There's a certain degree of loss of privacy when you've been down the infertile path. You've had so many people in your hooha, the countless visits to blood labs, so many people who have inquired about your childless state, the coming out of the closet so to speak and the lectures you've delivered. And then there's my blog. My guts in print. Forever. Oh, and when you announce that you're adopting, much to the relief of your friends and acquaintances, then you've got to deal with the constant, "So, any news on the adoption thing?" I won't even talk about the lovely homestudy process. I'm not real big on lying to people, I'm pretty open. My husband hates this, but I spent all of my childhood repressing events and emotions because I was taught to keep my "business" to myself. This has resulted in big, fat blanks in my childhood memories and depression.
I am only fairly private with people in show business. They will spill your beans faster than you can blink. This is obvious cause all you have to do is read the rags at the supermarket checkout stands. If a celebrity misbehaves for whatever reason, it's news. Generally speaking, people in the industry are not kind to one another and if you have a bad day, everybody will find out about it. The less important you are, the more inexcusable it is. Even an background extra will be dismissed for looking at the star the wrong way. It's stupid. But if you get cancer, then you're a saint. There are a lot of instant "friendships" and when you spend 12 hours a day with someone, you talk a lot, but the minute the gig is over, it's like you don't exist anymore.

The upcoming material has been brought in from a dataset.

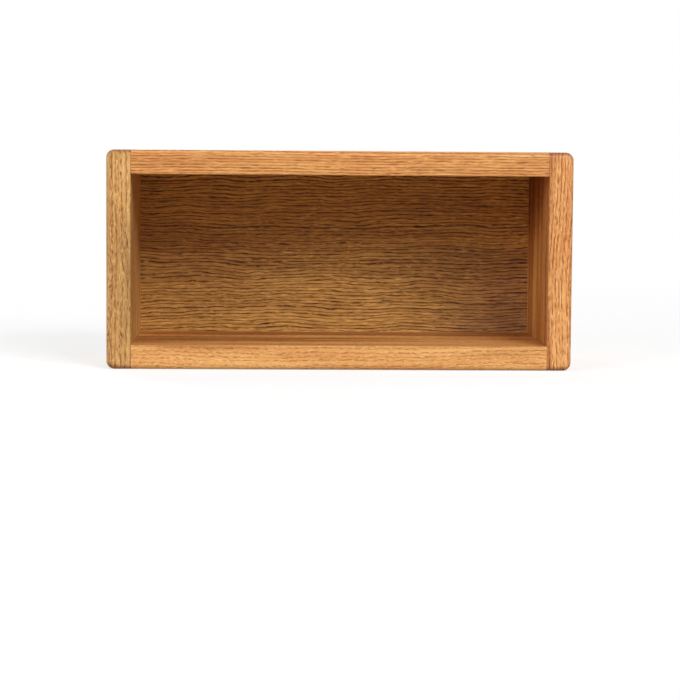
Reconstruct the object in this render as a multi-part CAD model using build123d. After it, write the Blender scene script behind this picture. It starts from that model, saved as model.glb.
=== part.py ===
from build123d import *
import math
import os

# A CD storage cabinet with an open front, made of solid oak, in millimetres.
# Two upright sides run the full height. The top and the bottom board butt between them and are
# held by blind dowels. A thin panel closes the back: it lies in a rebate that is routed round
# the inside of the rear edges, and flat brads hold it there.
# The open front faces -Y. The origin is on the underside, at the middle of the plan.

# The box
width = 365.1
depth = 152.4
height = 171.45
board_thickness = 19.05

# Edges
corner_radius = 6.35    # outer corners of the sides, seen from the front
front_rim_radius = 4.0  # round-over that runs all round the outside of the front
rear_rim_radius = 1.6   # eased edges all round the outside of the rear
seam_bevel = 0.25       # broken edges of a board's end, which leave a fine groove at the seam
mouth_bevel = 0.6       # arrises round the front opening

# Back panel and its rebate
panel_thickness = 6.35
panel_recess = 0.4      # how far the panel lies inside the rear edges
panel_clearance = 0.3   # between the panel's edge and the rebate's wall
rebate_width = 9.525    # ledge that the panel lies on
bearing_diameter = 12.7 # guide bearing of the rebate cutter, which sets the corner radius

# Dowels, which lie along X across the seams
dowel_diameter = 9.525
dowel_length = 38.1
dowel_cover = 5.55      # wood left between a hole's end and the outer face of the side
dowel_chamfer = 1.2
dowel_clearance = 0.1   # round the dowel in its hole
dowel_glue_gap = 0.8    # beyond each end of the dowel
dowel_edge_distance = 28.0  # from the front or rear edge to the nearest dowel's axis
flute_count = 12
flute_depth = 0.5
flute_width = 1.0

# Brads, cut from flat wire and driven from behind into the ledge
brad_width = 1.25
brad_thickness = 1.0
brad_length = 19.0
brad_point = 1.5        # length of the chisel point
brad_head_width = 1.9
brad_head_thickness = 0.6
brad_sink = 0.6         # how far a head lies below the panel's rear face
brad_clearance = 0.05
brad_corner_distance = 30.0  # from a corner of the opening to the nearest brad
long_edge_brad_count = 4
short_edge_brad_count = 2

# Worked out from the values above
opening_width = width - 2 * board_thickness
opening_height = height - 2 * board_thickness
middle_z = height / 2
front_y = -depth / 2
rear_y = depth / 2
panel_rear_y = rear_y - panel_recess
ledge_y = panel_rear_y - panel_thickness
rebate_corner_radius = bearing_diameter / 2 + rebate_width
flute_pitch = 360 / flute_count


def facing_front(y):
    """The plane across the cabinet at a place on Y, centred at mid-height, with its normal to -Y."""
    return Plane(origin=(0, y, middle_z), x_dir=(1, 0, 0), z_dir=(0, -1, 0))


def spread(half_length, count):
    """Places from -half_length to +half_length at even steps."""
    step = 2 * half_length / (count - 1)
    return [-half_length + step * i for i in range(count)]


def end_edges(solid, axis):
    """The edges round the two faces at the ends of a solid along an axis."""
    faces = solid.faces().sort_by(axis)
    return faces[0].edges() + faces[-1].edges()


# Where the dowels and the brads go

rows = {"front": front_y + dowel_edge_distance, "middle": 0, "rear": rear_y - dowel_edge_distance}
seam_z = {"top": height - board_thickness / 2, "bottom": board_thickness / 2}
outwards = {"left": -1, "right": 1}

line_x = opening_width / 2 + rebate_width / 2
line_z = opening_height / 2 + rebate_width / 2
along_x = spread(opening_width / 2 - brad_corner_distance, long_edge_brad_count)
along_z = spread(opening_height / 2 - brad_corner_distance, short_edge_brad_count)
brad_y = panel_rear_y - brad_sink


def brad_plane(x, z, across):
    """The plane that a brad's outline is drawn on: its x runs along the panel's edge, its y to the rear."""
    return Plane(origin=(x, brad_y, middle_z + z), x_dir=across, z_dir=Vector(across).cross(Vector(0, 1, 0)))


brad_planes = {
    "top": [brad_plane(x, line_z, (1, 0, 0)) for x in along_x],
    "bottom": [brad_plane(x, -line_z, (1, 0, 0)) for x in along_x],
    "left": [brad_plane(-line_x, z, (0, 0, 1)) for z in along_z],
    "right": [brad_plane(line_x, z, (0, 0, 1)) for z in along_z],
}


# Fastenings


def dowel_place(level, side, row):
    """The middle of one dowel."""
    outer_end = width / 2 - dowel_cover - dowel_glue_gap
    return Pos(outwards[side] * (outer_end - dowel_length / 2), rows[row], seam_z[level])


def across_dowel(corners):
    """A face across the X axis, whose corners, each a radius and an angle, repeat once for each flute."""
    points = []
    for i in range(flute_count):
        points += [Vector(radius, 0).rotate(Axis.Z, angle + i * flute_pitch) for radius, angle in corners]
    return Plane.YZ * make_face(Polyline(*points, close=True))


def dowel():
    """A dowel pin along X with chamfered ends, and straight flutes that let the glue out."""
    radius = dowel_diameter / 2
    land_start = math.degrees(math.asin(flute_width / 2 / radius))
    flute = [(radius - flute_depth, 0), (radius, land_start), (radius, flute_pitch - land_start)]
    fluted = extrude(across_dowel(flute), amount=dowel_length / 2, both=True)
    corner = [(radius / math.cos(math.radians(flute_pitch / 2)), 0)]
    blunt = extrude(across_dowel(corner), amount=dowel_length / 2, both=True)
    return fluted & chamfer(end_edges(blunt, Axis.X), dowel_chamfer)


def dowel_hole():
    """The hole for a dowel, along X, with room for glue at both ends."""
    section = Plane.YZ * Circle(dowel_diameter / 2 + dowel_clearance)
    return extrude(section, amount=dowel_length / 2 + dowel_glue_gap, both=True)


def brad_outline(grow, head_y):
    """A brad seen flat, from its point up to its head at head_y, wider by grow on each side."""
    half = [
        (brad_head_width / 2 + grow, head_y),
        (brad_head_width / 2 + grow, -brad_head_thickness),
        (brad_width / 2 + grow, -brad_head_thickness),
        (brad_width / 2 + grow, brad_point - brad_length),
    ]
    point = (0, -brad_length - grow)
    other_half = [(-x, y) for x, y in reversed(half)]
    return make_face(Polyline(*half, point, *other_half, close=True))


def brad(plane):
    """A flat-wire brad with a T head and a chisel point."""
    return extrude(plane * brad_outline(0, 0), amount=brad_thickness / 2, both=True)


def brad_hole(plane):
    """The slot that one brad makes, open above its sunk head."""
    outline = brad_outline(brad_clearance, brad_sink + panel_recess)
    return extrude(plane * outline, amount=brad_thickness / 2 + brad_clearance, both=True)


spots = [(level, side, row) for level in seam_z for side in outwards for row in rows]
dowel_places = {"_".join(spot): dowel_place(*spot) for spot in spots}


# What is done to the assembled box, and so runs across its seams


def box_form():
    """The outside of the whole box, with its corners rounded and its front and rear rims rounded over."""
    form = extrude(facing_front(rear_y) * RectangleRounded(width, height, corner_radius), amount=depth)
    form = fillet(form.faces().sort_by(Axis.Y)[0].edges(), front_rim_radius)
    return fillet(form.faces().sort_by(Axis.Y)[-1].edges(), rear_rim_radius)


def panel_blank(inset, from_y, to_y):
    """The rebate's outline, drawn in by an inset, as a slab between two places on Y."""
    outline = RectangleRounded(
        opening_width + 2 * (rebate_width - inset),
        opening_height + 2 * (rebate_width - inset),
        rebate_corner_radius - inset,
    )
    return extrude(facing_front(to_y) * outline, amount=to_y - from_y)


def mouth_cut():
    """The wedge all round that bevels the front arrises of the opening."""
    wide = Rectangle(opening_width + 2 * mouth_bevel, opening_height + 2 * mouth_bevel)
    narrow = Rectangle(opening_width, opening_height)
    return loft([facing_front(front_y) * wide, facing_front(front_y + mouth_bevel) * narrow])


dowel_holes = [place * dowel_hole() for place in dowel_places.values()]
brad_holes = [brad_hole(plane) for planes in brad_planes.values() for plane in planes]
outside = box_form()
rebate = panel_blank(0, ledge_y, rear_y)
mouth = mouth_cut()


# Boards


def side_board():
    """The right side, which runs the full height."""
    board = Pos((width - board_thickness) / 2, 0, middle_z) * Box(board_thickness, depth, height)
    return (board & outside).cut(rebate, mouth, *dowel_holes, *brad_holes)


def long_board():
    """The top board, cut square at its ends."""
    board = Pos(0, 0, seam_z["top"]) * Box(opening_width, depth, board_thickness)
    board = board & outside
    board = chamfer(end_edges(board, Axis.X), seam_bevel)
    return board.cut(rebate, mouth, *dowel_holes, *brad_holes)


def back_panel():
    """The thin panel, smaller than its rebate by the clearance all round."""
    return panel_blank(panel_clearance, ledge_y, panel_rear_y).cut(*brad_holes)


right_side = side_board()
top_board = long_board()
pieces = {
    "left_side": mirror(right_side, Plane.YZ),
    "right_side": right_side,
    "top_board": top_board,
    "bottom_board": mirror(top_board, Plane.XY.offset(middle_z)),
    "back_panel": back_panel(),
}
for spot_name, place in dowel_places.items():
    pieces[f"dowel_{spot_name}"] = place * dowel()
for edge, planes in brad_planes.items():
    pieces[f"brads_{edge}"] = Compound([brad(plane) for plane in planes])

os.makedirs("parts", exist_ok=True)
for name, piece in pieces.items():
    export_step(piece, f"parts/{name}.step")
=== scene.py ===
import math

import bpy
import numpy as np
from mathutils import Euler, Matrix, Vector


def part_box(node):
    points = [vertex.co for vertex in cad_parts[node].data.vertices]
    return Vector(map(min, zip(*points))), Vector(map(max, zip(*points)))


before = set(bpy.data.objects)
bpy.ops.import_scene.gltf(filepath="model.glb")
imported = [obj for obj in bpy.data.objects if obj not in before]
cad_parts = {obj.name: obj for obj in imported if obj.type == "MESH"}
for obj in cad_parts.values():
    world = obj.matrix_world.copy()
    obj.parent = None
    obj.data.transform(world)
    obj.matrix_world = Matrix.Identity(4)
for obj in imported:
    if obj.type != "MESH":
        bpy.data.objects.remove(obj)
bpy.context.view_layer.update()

# Looks for an open-fronted oak cabinet: solid oak boards under a satin clear finish.
# Metres; the open front faces -Y and the floor is z = 0.

print("cabinet loaded:", len(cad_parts), "solids")


# Node helpers. A value is a number, a tuple or another node's output.

def feed(tree, socket, value):
    if isinstance(value, bpy.types.NodeSocket):
        tree.links.new(value, socket)
    else:
        socket.default_value = value


def addNode(tree, kind, values=None, **settings):
    node = tree.nodes.new("ShaderNode" + kind)
    for key, setting in settings.items():
        setattr(node, key, setting)
    for key, value in (values or {}).items():
        feed(tree, node.inputs[key], value)
    return node


def calc(tree, operation, *terms):
    return addNode(tree, "Math", dict(enumerate(terms)), operation=operation).outputs[0]


def times(tree, value, *others):
    for other in others:
        value = calc(tree, "MULTIPLY", value, other)
    return value


def vectorCalc(tree, operation, *terms):
    node = addNode(tree, "VectorMath", dict(enumerate(terms)), operation=operation)
    return node.outputs["Value" if operation in ("LENGTH", "DOT_PRODUCT") else "Vector"]


def scaled(tree, vector, amount):
    return addNode(tree, "VectorMath", {0: vector, "Scale": amount}, operation="SCALE").outputs[0]


def split(tree, vector):
    return addNode(tree, "SeparateXYZ", {0: vector}).outputs


def join(tree, x, y, z):
    return addNode(tree, "CombineXYZ", {"X": x, "Y": y, "Z": z}).outputs[0]


# A smooth step from toLow, at low, to toHigh, at high.
def step(tree, value, low, high, toLow=0.0, toHigh=1.0):
    bounds = {"Value": value, "From Min": low, "From Max": high, "To Min": toLow, "To Max": toHigh}
    return addNode(tree, "MapRange", bounds, interpolation_type="SMOOTHSTEP").outputs["Result"]


def mixColor(tree, amount, under, over, blend="MIX"):
    node = addNode(tree, "Mix", {0: amount, 6: under, 7: over}, data_type="RGBA", blend_type=blend)
    return node.outputs[2]


# Noise with so many cells to the metre along each axis.
def noise(tree, place, cells, detail=2.0, roughness=0.5, output="Fac"):
    cellPlace = vectorCalc(tree, "MULTIPLY", place, cells)
    values = {"Vector": cellPlace, "Scale": 1.0, "Detail": detail, "Roughness": roughness}
    return addNode(tree, "TexNoise", values).outputs[output]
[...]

Just look at all the hookups in Hollywood that occur when people work together and what happens when the project stops. I no longer think people I work with are my friends.
This is why genuine connections with people are so very important to me. I'm truthful with people, and I expect the same. Bringing truth to the moment is my creative motto.
I don't grill people when I talk to them, they can share with me whatever they choose, I don't need to know details, frankly most of the time, I don't want to know. Trusting that we'll have a child to raise one day, now that's an idea that we have to get used to.